当然,司先生在展现情节的白描中,在叙述故事的旁白里,在推进情节的演示中,写实的风格始终如一,流露出一种激情和坦率、一种真诚和朴实、一种真理在握的力量,使这种叙事成为这种风格和反映事体的本身。也正缘于此,他基本上使用对比的表现手法,使作品中有着驾驭人情世故的主动和悲悯,有着担当的坦然和大度,而能够使他的写作和表达一泻千里。
尤其值得一提的是,他艺术创作上的娴熟,还表现在他的成功转型上。
人性如故、世情不变、故事已然,但用什么手法和画面语言去反映和表现丰富多彩、瞬息万变的现实生活,却是作家必须讲究和认真面对的。有人认为20世纪以来,哲学由关心世界“是什么”转变为怎样表达这个世界,由此带来文学上更看重“怎样写”的演变。作为其他艺术母体的文学观念如此,那么,电视剧本创作也不例外。
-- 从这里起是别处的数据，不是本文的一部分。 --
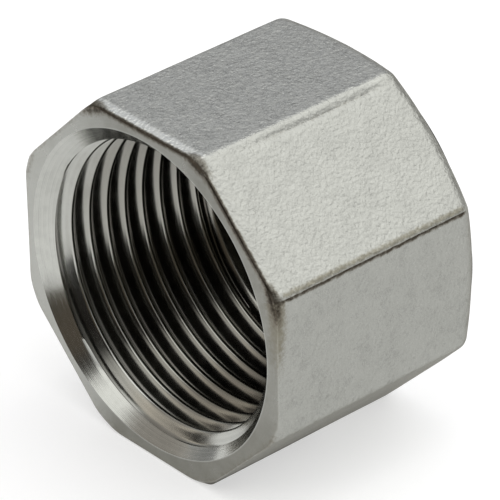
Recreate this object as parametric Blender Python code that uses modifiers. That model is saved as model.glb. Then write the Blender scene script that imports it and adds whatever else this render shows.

因而,面对这个纷繁复杂的世界,面对更多可供选择的叙事模式,面对读者对艺术欣赏和阅读的更多期待,作家没有理由不去改变自己的叙事和尝试新的风格,以使所讲述的故事更斑斓多彩、意味深长。从认识论的角度来看,初学写作者的创作更多依赖生活本身的多姿多彩,如果没有深厚的语言功力和叙事技巧,想象和虚构会很困难。但一旦有了一定的写作经验,形成思维定势,要想回过头来更好地写实,也绝非易事。因为这时的写实,并不是简单地回归。而司金顺《凶案背后》的写实正处于克服惯性思维的“这时”。但他却成功转型。他的这种转型,更在于贴切、实在地表现主题。它不是无源之水,为形式而形式,而是有着深刻内在的需求,因而这种需求有了更多的内应力,牵引他向着既定的目标前进。所以,由虚构又变为写实,对于有着写作经验并取得一定成果的司先生来说,意味着一定程度上对自己以往电视剧本叙述方式的更大改变。如果说,《走进刑警队》《欲望的代价》是他最初的艺术训练,那么,写实的《凶案背后》就有着现实实力和经历风霜后的扬弃,是不重复自我的艺术创新。如此一来,我们看到,司先生能够不为思维定势所局限,顺时应势,与时俱进,及时转换艺术语言和写作风格,显出了他作家的敏锐和与时代发展相呼应的文学自觉,也从而使他的写作更具形式感、时代性。